Please welcome today’s guest photographer, GCAS’s own Chris Overlock. Thank you for sharing your photos, Chris!

Chris was one of 11 humans accompanied by 2 enthusiastic canines on our March 3, 2019, visit to three archaeological sites that comprise Indian Wells in southwestern New Mexico. Two of our group had come all the way from Las Cruces to join the fun. High-clearance vehicles carried us over increasingly rough roads to a point from which we could reach our intended sites on foot. The weather was breezy but otherwise just right for exploration.

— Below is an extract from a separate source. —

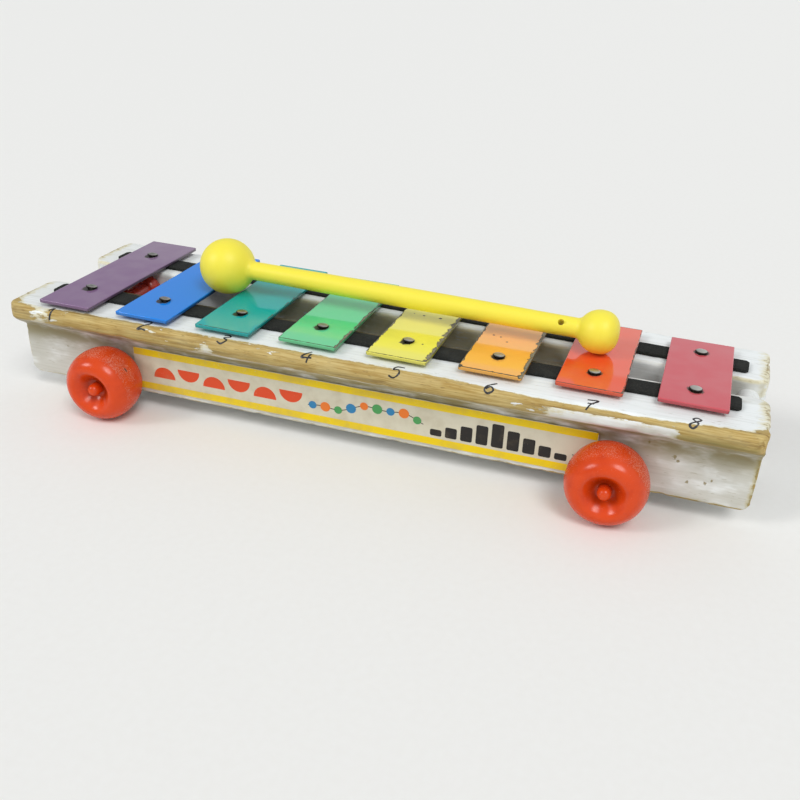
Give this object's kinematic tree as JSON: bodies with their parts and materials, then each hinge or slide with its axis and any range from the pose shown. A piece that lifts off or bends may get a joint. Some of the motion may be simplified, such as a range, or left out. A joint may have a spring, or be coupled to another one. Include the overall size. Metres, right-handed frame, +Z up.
{
  "type": "toy xylophone",
  "caption": "Pull-along toy xylophone: coloured metal bars over felt on two splayed wooden rails with wheels, and a two-ended mallet.",
  "frame": {"origin": "on the floor, under the middle of the toy's bounding box", "axes": "+X towards the narrow end with the shortest bar, +Y towards the side with no label, +Z up"},
  "size_m": [0.432, 0.157, 0.0975],
  "materials": {
    "white_paint": "brushed white paint, worn to bare wood at the edges",
    "black_felt": "matted felt",
    "nail_steel": "dull domed",
    "red_plastic": "scuffed gloss",
    "red_wood": "red lacquer",
    "printed_paper": "printed, rubbed",
    "yellow_plastic": "scuffed satin",
    "bar_enamel_1": "glossy violet enamel, scratched",
    "bar_enamel_2": "glossy blue enamel, scratched",
    "bar_enamel_3": "glossy teal enamel, scratched",
    "bar_enamel_4": "glossy green enamel, chipped",
    "bar_enamel_5": "glossy yellow enamel, chipped",
    "bar_enamel_6": "glossy orange enamel, chipped",
    "bar_enamel_7": "glossy orange-red enamel, scratched",
    "bar_enamel_8": "glossy crimson enamel, scratched"
  },
  "bodies": {
    "frame": {"front_rail": "white_paint", "back_rail": "white_paint", "front_felt": "black_felt", "back_felt": "black_felt", "bar_1": "bar_enamel_1", "bar_2": "bar_enamel_2", "bar_3": "bar_enamel_3", "bar_4": "bar_enamel_4", "bar_5": "bar_enamel_5", "bar_6": "bar_enamel_6", "bar_7": "bar_enamel_7", "bar_8": "bar_enamel_8", "front_nail_1": "nail_steel", "front_nail_2": "nail_steel", "front_nail_3": "nail_steel", "front_nail_4": "nail_steel", "front_nail_5": "nail_steel", "front_nail_6": "nail_steel", "front_nail_7": "nail_steel", "front_nail_8": "nail_steel", "back_nail_1": "nail_steel", "back_nail_2": "nail_steel", "back_nail_3": "nail_steel", "back_nail_4": "nail_steel", "back_nail_5": "nail_steel", "back_nail_6": "nail_steel", "back_nail_7": "nail_steel", "back_nail_8": "nail_steel", "front_wide_axle_pin": "red_plastic", "front_narrow_axle_pin": "red_plastic", "back_wide_axle_pin": "red_plastic", "back_narrow_axle_pin": "red_plastic", "narrow_end_dowel": "white_paint", "wide_end_spool": "red_wood", "front_label": "printed_paper"},
    "front_wide_wheel": {"front_wide_wheel": "red_plastic"},
    "front_narrow_wheel": {"front_narrow_wheel": "red_plastic"},
    "back_wide_wheel": {"back_wide_wheel": "red_plastic"},
    "back_narrow_wheel": {"back_narrow_wheel": "red_plastic"},
    "mallet": {"mallet": "yellow_plastic"}
  },
  "joints": [
    {"name": "front_wide_wheel_spin", "type": "hinge", "parent": "frame", "child": "front_wide_wheel", "pos_m": [-0.15091, -0.06518, 0.0216], "axis": [0.0243, -0.9997, 0], "continuous": true},
    {"name": "front_narrow_wheel_spin", "type": "hinge", "parent": "frame", "child": "front_narrow_wheel", "pos_m": [0.1454, -0.05799, 0.0216], "axis": [0.0243, -0.9997, 0], "continuous": true},
    {"name": "back_wide_wheel_spin", "type": "hinge", "parent": "frame", "child": "back_wide_wheel", "pos_m": [-0.15091, 0.06518, 0.0216], "axis": [0.0243, 0.9997, 0], "continuous": true},
    {"name": "back_narrow_wheel_spin", "type": "hinge", "parent": "frame", "child": "back_narrow_wheel", "pos_m": [0.1454, 0.05799, 0.0216], "axis": [0.0243, 0.9997, 0], "continuous": true},
    {"name": "mallet_lift", "type": "slide", "parent": "frame", "child": "mallet", "axis": [0, 0, 1], "range_m": [0, 0.15]}
  ]
}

Grazing cattle kept wary eyes upon us as we climbed to the top of a low, flat ridge to find the faint outlines of several pit houses. It was clear from the scattered rocks and absence of certain surface artifacts that regular looting had taken place during past decades and was continuing, so it was difficult to pinpoint the pit houses’ age within the broad range of 200 CE – 1000 CE. Casual “collectors” had removed all surface potsherds from the site except for fragments of corrugated and plain ware.

We left the pit house area and climbed to a higher ridge nearby. Here we found the badly-looted remains of a small pueblo but it was difficult to locate any foundations or other original features due to the heavy bulldozing one or more persons had done in the past.  Adding insult to serious injury, visitors here have been continuing to gather any and all surface potsherds that catch their eye, as they have been doing at the pit house site.

Our final destination was a cluster of petroglyphs about 1/2 mile away through cattle pasture and fields of sacaton and datura. Roughly half of the petroglyphs were very faint, suggesting they may be quite old. Some of the more recently-pecked images diverged from those we typically see in the Mimbres Valley, although many others shared a common theme. Sadly, some 21st-Century visitors have scratched their own work into the rocks as well.

Despite today’s heavy cattle grazing and the clear signs of vandalism and looting, the trip was worthwhile for the GCAS. We explored an area of picturesque low ridge lines and a convenient watershed that for centuries had supported a population of hunters and farmers. It was easy to understand why people chose to make this place their home for so many generations.